+++ Record list
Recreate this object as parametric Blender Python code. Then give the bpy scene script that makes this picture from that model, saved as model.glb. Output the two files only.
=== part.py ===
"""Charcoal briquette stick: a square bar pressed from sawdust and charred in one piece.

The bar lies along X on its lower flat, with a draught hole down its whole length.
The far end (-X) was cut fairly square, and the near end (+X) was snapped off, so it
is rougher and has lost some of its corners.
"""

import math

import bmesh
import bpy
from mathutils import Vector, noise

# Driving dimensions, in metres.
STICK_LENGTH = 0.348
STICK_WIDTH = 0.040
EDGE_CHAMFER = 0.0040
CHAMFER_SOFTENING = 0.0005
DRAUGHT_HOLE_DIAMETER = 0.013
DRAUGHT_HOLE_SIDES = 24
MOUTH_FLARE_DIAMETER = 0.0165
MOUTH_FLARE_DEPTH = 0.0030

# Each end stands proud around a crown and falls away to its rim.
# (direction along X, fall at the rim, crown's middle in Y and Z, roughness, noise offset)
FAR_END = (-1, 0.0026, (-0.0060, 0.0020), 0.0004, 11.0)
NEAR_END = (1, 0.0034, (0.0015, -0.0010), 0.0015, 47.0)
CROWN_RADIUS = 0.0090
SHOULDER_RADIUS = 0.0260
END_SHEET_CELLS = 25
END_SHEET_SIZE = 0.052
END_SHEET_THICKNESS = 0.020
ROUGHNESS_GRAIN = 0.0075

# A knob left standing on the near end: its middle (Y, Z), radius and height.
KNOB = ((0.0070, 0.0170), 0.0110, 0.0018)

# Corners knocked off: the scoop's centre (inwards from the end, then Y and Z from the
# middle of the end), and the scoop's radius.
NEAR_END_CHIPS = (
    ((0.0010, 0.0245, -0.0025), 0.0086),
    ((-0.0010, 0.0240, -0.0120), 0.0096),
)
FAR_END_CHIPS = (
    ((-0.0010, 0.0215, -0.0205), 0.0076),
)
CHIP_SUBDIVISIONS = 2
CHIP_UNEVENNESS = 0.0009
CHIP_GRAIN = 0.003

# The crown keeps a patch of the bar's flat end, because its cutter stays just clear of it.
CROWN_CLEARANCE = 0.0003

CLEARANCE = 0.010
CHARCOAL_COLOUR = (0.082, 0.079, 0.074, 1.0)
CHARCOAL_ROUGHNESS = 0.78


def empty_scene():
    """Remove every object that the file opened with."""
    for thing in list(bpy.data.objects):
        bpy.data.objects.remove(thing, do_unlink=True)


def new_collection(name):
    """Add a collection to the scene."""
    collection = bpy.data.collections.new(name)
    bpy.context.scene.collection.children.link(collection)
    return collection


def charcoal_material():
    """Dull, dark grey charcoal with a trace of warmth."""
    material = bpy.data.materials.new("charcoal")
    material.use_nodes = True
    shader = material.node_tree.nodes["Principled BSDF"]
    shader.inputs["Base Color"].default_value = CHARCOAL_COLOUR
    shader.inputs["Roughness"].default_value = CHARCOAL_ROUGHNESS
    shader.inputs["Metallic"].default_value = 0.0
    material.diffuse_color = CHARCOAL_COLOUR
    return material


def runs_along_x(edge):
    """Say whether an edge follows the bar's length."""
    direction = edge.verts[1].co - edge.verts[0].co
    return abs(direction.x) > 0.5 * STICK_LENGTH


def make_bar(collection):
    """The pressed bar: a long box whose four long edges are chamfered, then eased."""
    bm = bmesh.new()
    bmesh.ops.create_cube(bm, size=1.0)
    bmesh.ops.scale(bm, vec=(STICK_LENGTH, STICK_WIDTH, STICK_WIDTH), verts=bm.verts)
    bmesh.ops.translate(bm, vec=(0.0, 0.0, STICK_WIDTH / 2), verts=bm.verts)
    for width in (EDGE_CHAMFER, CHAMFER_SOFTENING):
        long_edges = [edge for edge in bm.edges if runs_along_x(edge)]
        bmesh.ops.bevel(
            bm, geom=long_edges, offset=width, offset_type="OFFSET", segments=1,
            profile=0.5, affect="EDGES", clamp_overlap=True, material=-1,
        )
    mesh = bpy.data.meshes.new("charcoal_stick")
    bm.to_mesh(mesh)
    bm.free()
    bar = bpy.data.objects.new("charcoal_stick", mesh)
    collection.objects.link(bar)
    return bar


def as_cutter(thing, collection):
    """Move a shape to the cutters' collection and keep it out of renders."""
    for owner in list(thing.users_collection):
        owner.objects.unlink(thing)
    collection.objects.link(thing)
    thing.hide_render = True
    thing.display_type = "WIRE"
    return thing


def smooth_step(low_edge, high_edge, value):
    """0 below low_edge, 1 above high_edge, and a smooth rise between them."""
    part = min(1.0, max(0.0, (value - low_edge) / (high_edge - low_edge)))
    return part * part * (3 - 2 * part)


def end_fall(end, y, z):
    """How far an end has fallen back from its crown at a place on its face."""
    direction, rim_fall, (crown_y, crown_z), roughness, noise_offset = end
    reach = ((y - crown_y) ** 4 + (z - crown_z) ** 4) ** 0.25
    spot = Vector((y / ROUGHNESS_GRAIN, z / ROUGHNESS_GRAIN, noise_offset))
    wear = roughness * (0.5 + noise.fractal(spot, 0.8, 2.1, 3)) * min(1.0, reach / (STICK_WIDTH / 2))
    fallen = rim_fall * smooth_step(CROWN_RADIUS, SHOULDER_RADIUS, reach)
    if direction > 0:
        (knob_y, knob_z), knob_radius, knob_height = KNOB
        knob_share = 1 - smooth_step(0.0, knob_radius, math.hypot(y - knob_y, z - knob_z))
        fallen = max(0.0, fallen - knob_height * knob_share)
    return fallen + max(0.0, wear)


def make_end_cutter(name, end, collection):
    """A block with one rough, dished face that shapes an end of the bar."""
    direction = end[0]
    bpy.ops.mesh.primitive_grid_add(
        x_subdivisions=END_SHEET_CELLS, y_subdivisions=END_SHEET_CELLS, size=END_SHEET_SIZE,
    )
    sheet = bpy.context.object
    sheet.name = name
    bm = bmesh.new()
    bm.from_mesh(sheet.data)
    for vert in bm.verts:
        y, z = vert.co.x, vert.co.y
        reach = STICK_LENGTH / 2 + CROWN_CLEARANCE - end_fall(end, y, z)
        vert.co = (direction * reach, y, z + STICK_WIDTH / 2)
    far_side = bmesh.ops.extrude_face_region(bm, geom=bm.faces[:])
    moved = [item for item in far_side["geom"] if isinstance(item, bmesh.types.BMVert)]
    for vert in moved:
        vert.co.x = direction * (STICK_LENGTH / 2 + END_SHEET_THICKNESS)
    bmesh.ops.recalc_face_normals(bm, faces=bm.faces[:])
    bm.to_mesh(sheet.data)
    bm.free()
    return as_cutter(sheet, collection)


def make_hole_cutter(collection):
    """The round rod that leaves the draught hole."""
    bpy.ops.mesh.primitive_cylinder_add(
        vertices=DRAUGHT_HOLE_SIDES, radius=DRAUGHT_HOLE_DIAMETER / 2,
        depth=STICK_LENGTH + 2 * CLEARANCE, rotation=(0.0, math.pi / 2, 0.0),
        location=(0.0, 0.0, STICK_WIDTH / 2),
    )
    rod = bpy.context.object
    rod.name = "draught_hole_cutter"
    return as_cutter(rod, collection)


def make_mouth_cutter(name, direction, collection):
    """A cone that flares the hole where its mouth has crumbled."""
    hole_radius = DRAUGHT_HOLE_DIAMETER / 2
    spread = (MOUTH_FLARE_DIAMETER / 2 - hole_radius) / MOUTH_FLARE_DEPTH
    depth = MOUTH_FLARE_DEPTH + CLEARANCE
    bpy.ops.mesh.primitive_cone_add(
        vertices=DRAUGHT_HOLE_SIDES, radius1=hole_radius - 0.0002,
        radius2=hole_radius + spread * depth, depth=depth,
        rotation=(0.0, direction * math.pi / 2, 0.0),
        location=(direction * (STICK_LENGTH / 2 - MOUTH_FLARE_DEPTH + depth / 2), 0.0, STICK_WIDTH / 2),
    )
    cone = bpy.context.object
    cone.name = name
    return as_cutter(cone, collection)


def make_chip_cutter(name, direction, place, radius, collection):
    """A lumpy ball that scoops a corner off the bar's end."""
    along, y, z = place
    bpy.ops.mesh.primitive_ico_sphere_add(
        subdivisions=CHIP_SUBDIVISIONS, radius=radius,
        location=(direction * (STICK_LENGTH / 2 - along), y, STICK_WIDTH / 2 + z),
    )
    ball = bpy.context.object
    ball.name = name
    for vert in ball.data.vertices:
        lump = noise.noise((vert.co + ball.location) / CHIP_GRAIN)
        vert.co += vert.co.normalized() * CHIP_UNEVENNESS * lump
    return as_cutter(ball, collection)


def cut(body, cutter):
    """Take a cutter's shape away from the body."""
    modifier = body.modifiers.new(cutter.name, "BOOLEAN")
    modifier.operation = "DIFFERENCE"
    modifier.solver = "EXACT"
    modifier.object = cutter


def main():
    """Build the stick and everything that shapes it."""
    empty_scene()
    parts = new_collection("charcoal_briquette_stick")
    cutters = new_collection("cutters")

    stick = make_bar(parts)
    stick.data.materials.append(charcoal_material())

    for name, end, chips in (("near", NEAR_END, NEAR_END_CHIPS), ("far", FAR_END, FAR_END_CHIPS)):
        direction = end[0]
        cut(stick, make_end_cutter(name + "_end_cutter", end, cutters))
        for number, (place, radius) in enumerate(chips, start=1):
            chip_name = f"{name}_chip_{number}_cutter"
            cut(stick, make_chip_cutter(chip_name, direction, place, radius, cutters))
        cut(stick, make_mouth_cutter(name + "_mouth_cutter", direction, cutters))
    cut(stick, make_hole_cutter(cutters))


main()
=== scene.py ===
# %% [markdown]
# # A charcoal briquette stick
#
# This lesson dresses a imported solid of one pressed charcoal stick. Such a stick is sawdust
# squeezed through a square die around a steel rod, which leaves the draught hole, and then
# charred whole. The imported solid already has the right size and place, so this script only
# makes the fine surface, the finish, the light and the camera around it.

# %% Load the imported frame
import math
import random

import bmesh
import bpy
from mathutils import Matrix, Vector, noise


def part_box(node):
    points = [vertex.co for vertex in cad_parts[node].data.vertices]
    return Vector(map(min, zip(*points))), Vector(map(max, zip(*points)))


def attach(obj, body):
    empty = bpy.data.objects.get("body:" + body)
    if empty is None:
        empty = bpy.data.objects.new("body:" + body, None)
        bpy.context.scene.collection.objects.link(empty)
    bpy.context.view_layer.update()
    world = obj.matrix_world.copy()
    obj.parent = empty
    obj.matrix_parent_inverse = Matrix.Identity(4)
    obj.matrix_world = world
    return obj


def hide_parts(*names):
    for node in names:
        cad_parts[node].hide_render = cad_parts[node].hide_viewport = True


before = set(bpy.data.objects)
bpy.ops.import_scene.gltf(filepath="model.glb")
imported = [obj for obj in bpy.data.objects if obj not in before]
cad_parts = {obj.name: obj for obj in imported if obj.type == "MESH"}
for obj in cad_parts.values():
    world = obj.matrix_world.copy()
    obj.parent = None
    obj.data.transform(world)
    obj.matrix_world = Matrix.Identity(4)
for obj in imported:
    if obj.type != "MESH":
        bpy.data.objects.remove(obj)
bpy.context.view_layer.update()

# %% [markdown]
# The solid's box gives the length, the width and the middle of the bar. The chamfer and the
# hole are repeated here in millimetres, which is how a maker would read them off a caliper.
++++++
+++ Record list
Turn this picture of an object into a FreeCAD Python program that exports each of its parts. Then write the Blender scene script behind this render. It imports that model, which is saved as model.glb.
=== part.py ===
++++++
:: What to produce ::
Emit only the lines from the one containing "Recreate this object" through the one containing "KNOB = ((0.0070, 0.0170), 0.0110, 0.0018)", copied exactly.

:: Exercise result ::
Recreate this object as parametric Blender Python code. Then give the bpy scene script that makes this picture from that model, saved as model.glb. Output the two files only.
=== part.py ===
"""Charcoal briquette stick: a square bar pressed from sawdust and charred in one piece.

The bar lies along X on its lower flat, with a draught hole down its whole length.
The far end (-X) was cut fairly square, and the near end (+X) was snapped off, so it
is rougher and has lost some of its corners.
"""

import math

import bmesh
import bpy
from mathutils import Vector, noise

# Driving dimensions, in metres.
STICK_LENGTH = 0.348
STICK_WIDTH = 0.040
EDGE_CHAMFER = 0.0040
CHAMFER_SOFTENING = 0.0005
DRAUGHT_HOLE_DIAMETER = 0.013
DRAUGHT_HOLE_SIDES = 24
MOUTH_FLARE_DIAMETER = 0.0165
MOUTH_FLARE_DEPTH = 0.0030

# Each end stands proud around a crown and falls away to its rim.
# (direction along X, fall at the rim, crown's middle in Y and Z, roughness, noise offset)
FAR_END = (-1, 0.0026, (-0.0060, 0.0020), 0.0004, 11.0)
NEAR_END = (1, 0.0034, (0.0015, -0.0010), 0.0015, 47.0)
CROWN_RADIUS = 0.0090
SHOULDER_RADIUS = 0.0260
END_SHEET_CELLS = 25
END_SHEET_SIZE = 0.052
END_SHEET_THICKNESS = 0.020
ROUGHNESS_GRAIN = 0.0075

# A knob left standing on the near end: its middle (Y, Z), radius and height.
KNOB = ((0.0070, 0.0170), 0.0110, 0.0018)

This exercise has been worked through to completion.